L'autre difficulté juridique d'une reprise d'activité est l'obligation de reprendre les salariés avec leur ancienneté. Elle s'oppose à un totem du transport aérien qu'est la liste de séniorité : un classement des pilotes en fonction de leur ancienneté dans l'entreprise, dont dépend la progression des carrières et de salaires. Tout nouvel arrivant intègre cette liste par le bas.

Or l'obligation de reprendre les pilotes d'Aigle Azur avec leur ancienneté revenait à les faire passer devant des pilotes plus anciens d'Air France. Et ce, même si certains pilotes d'Aigle Azur auraient bien volontiers accepté de renoncer à leur ancienneté pour intégrer Air France. Et le même problème se pose pour les pilotes de XL Airways, pour laquelle Air France a également renoncé à faire une offre.

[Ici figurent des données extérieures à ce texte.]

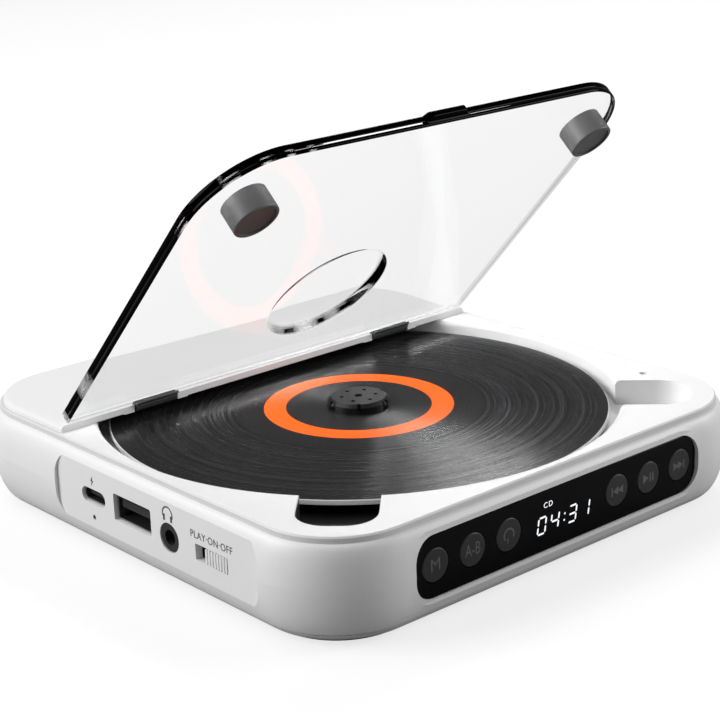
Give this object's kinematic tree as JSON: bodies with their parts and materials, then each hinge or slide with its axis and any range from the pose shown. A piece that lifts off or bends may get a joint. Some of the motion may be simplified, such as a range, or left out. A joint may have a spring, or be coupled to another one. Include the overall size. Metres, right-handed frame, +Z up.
{
  "type": "portable compact disc player",
  "caption": "Flat rounded-square portable disc player with a clear flip-up lid, a disc on its hub, a glossy front display bar with round buttons, and ports on the left side.",
  "frame": {"origin": "centre of the footprint, on the table under the feet", "axes": "+Z up, +X to the right along the display face, +Y to the back; the lid stands open"},
  "size_m": [0.1368, 0.14, 0.0984],
  "materials": {
    "white_plastic": "fine satin",
    "white_trim": "ribbed satin",
    "clear_lid": "clear polished",
    "hinge_plastic": "fine ribs",
    "cup_plastic": "satin",
    "magnet": "nickel plated",
    "steel": "bright turned",
    "motor_can": "plated",
    "window_plastic": "high gloss",
    "button_plastic": "satin gloss",
    "display_plastic": "matte",
    "foot_rubber": "matte",
    "damper_rubber": "matte",
    "disc_plastic": "grooved gloss",
    "hub_plastic": "satin",
    "black_plastic": "moulded",
    "board": "solder mask",
    "chip": "moulded",
    "socket_shell": "stamped",
    "lens": "polished",
    "light_pipe": "polished",
    "gear_plastic": "moulded",
    "battery_wrap": "foil wrap"
  },
  "bodies": {
    "housing": {"body_shell": "white_plastic", "bottom_cover": "white_plastic", "corner_feet": "foot_rubber", "top_deck": "white_plastic", "rear_cover": "white_plastic", "hinge_pins": "steel", "display_window": "window_plastic", "tact_switches": "black_plastic", "button_board": "board", "display_module": "display_plastic", "main_board": "board", "board_chips": "chip", "usb_c_socket": "socket_shell", "usb_c_tongue": "black_plastic", "usb_a_socket": "socket_shell", "usb_a_tongue": "black_plastic", "headphone_jack": "black_plastic", "switch_body": "black_plastic", "charge_indicator": "light_pipe", "battery": "battery_wrap", "strike_plates": "steel", "lid_sensor": "black_plastic", "spindle_motor": "motor_can", "mechanism_chassis": "black_plastic", "guide_rails": "steel", "rubber_dampers": "damper_rubber", "damper_screws": "steel", "board_screws": "steel", "bottom_screws": "steel", "gear_pin": "steel", "sled_motor": "motor_can"},
    "lid_assembly": {"lid": "clear_lid", "left_hinge_knuckle": "hinge_plastic", "right_hinge_knuckle": "hinge_plastic", "left_magnet_cup": "cup_plastic", "right_magnet_cup": "cup_plastic", "left_magnet": "magnet", "right_magnet": "magnet"},
    "spinning_hub": {"turntable": "hub_plastic", "hub_catches": "steel", "spindle_shaft": "steel", "disc": "disc_plastic"},
    "power_slider": {"switch_knob": "white_trim"},
    "sled": {"pickup_sled": "black_plastic", "sled_rack": "gear_plastic"},
    "focus_lens": {"lens_holder": "black_plastic", "objective_lens": "lens"},
    "feed_gear": {"drive_gear": "gear_plastic"},
    "feed_pinion": {"motor_pinion": "gear_plastic", "sled_motor_shaft": "steel"},
    "mode_key": {"mode_button": "button_plastic"},
    "a_b_key": {"a_b_button": "button_plastic"},
    "repeat_key": {"repeat_button": "button_plastic"},
    "previous_key": {"previous_button": "button_plastic"},
    "play_pause_key": {"play_pause_button": "button_plastic"},
    "next_key": {"next_button": "button_plastic"}
  },
  "joints": [
    {"name": "lid_hinge", "type": "hinge", "parent": "housing", "child": "lid_assembly", "pos_m": [0, 0.0292, 0.0251], "axis": [-1, 0, 0], "range_deg": [-47.4, 30]},
    {"name": "disc_spin", "type": "hinge", "parent": "housing", "child": "spinning_hub", "pos_m": [0, -0.002, 0.0215], "axis": [0, 0, 1], "continuous": true},
    {"name": "power_slide", "type": "slide", "parent": "housing", "child": "power_slider", "axis": [0, 1, 0], "range_m": [0, 0.0035]},
    {"name": "sled_travel", "type": "slide", "parent": "housing", "child": "sled", "axis": [1, 0, 0], "range_m": [0, 0.032]},
    {"name": "focus_travel", "type": "slide", "parent": "sled", "child": "focus_lens", "axis": [0, 0, 1], "range_m": [-0.0004, 0.0004], "stiffness_N_per_m": 40},
    {"name": "feed_gear_spin", "type": "hinge", "parent": "housing", "child": "feed_gear", "pos_m": [0.03, -0.021, 0.01], "axis": [0, 0, 1], "range_deg": [-620, 10]},
    {"name": "feed_pinion_spin", "type": "hinge", "parent": "housing", "child": "feed_pinion", "pos_m": [0.02425, -0.03096, 0.008], "axis": [0, 0, 1], "range_deg": [-30, 2230]},
    {"name": "mode_press", "type": "slide", "parent": "housing", "child": "mode_key", "axis": [0, 1, 0], "range_m": [0, 0.00035], "stiffness_N_per_m": 3000},
    {"name": "a_b_press", "type": "slide", "parent": "housing", "child": "a_b_key", "axis": [0, 1, 0], "range_m": [0, 0.00035], "stiffness_N_per_m": 3000},
    {"name": "repeat_press", "type": "slide", "parent": "housing", "child": "repeat_key", "axis": [0, 1, 0], "range_m": [0, 0.00035], "stiffness_N_per_m": 3000},
    {"name": "previous_press", "type": "slide", "parent": "housing", "child": "previous_key", "axis": [0, 1, 0], "range_m": [0, 0.00035], "stiffness_N_per_m": 3000},
    {"name": "play_pause_press", "type": "slide", "parent": "housing", "child": "play_pause_key", "axis": [0, 1, 0], "range_m": [0, 0.00035], "stiffness_N_per_m": 3000},
    {"name": "next_press", "type": "slide", "parent": "housing", "child": "next_key", "axis": [0, 1, 0], "range_m": [0, 0.00035], "stiffness_N_per_m": 3000}
  ],
  "couplings": [
    {"joint": "feed_gear_spin", "follows": "sled_travel", "rad_per_m": -333.33},
    {"joint": "feed_pinion_spin", "follows": "sled_travel", "rad_per_m": 1200}
  ]
}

La question du financement public

La reprise d'une compagnie par une autre compagnie aérienne s'avère donc très compliquée. Toutefois, c'est encore plus difficile pour les autres candidats. Outre l'obligation de disposer de fonds bancaires suffisants pour pouvoir faire face à un mois de coûts d'exploitation, les candidats « non-aérien » doivent obtenir, avant la reprise, toutes les autorisations nécessaires pour opérer une compagnie aérienne. Ce qui, compte tenu des délais administratifs, est impossible quand la compagnie en question est à court de trésorerie.

A moins de pouvoir compter sur un prêt-relais, comme celui obtenu par la compagnie Condor auprès du gouvernement allemand (et de la région de Hesse) pour pouvoir continuer à opérer en attendant un repreneur. Mais cette solution qui doit encore obtenir le feu vert des instances européennes, n'est pas, non plus, possible dans le cadre du redressement judiciaire. L'Etat ou la région peuvent abonder une offre de reprise, sous forme d'un prêt participatif, mais ce prêt ne peut constituer qu'un complément à un apport de fonds privés.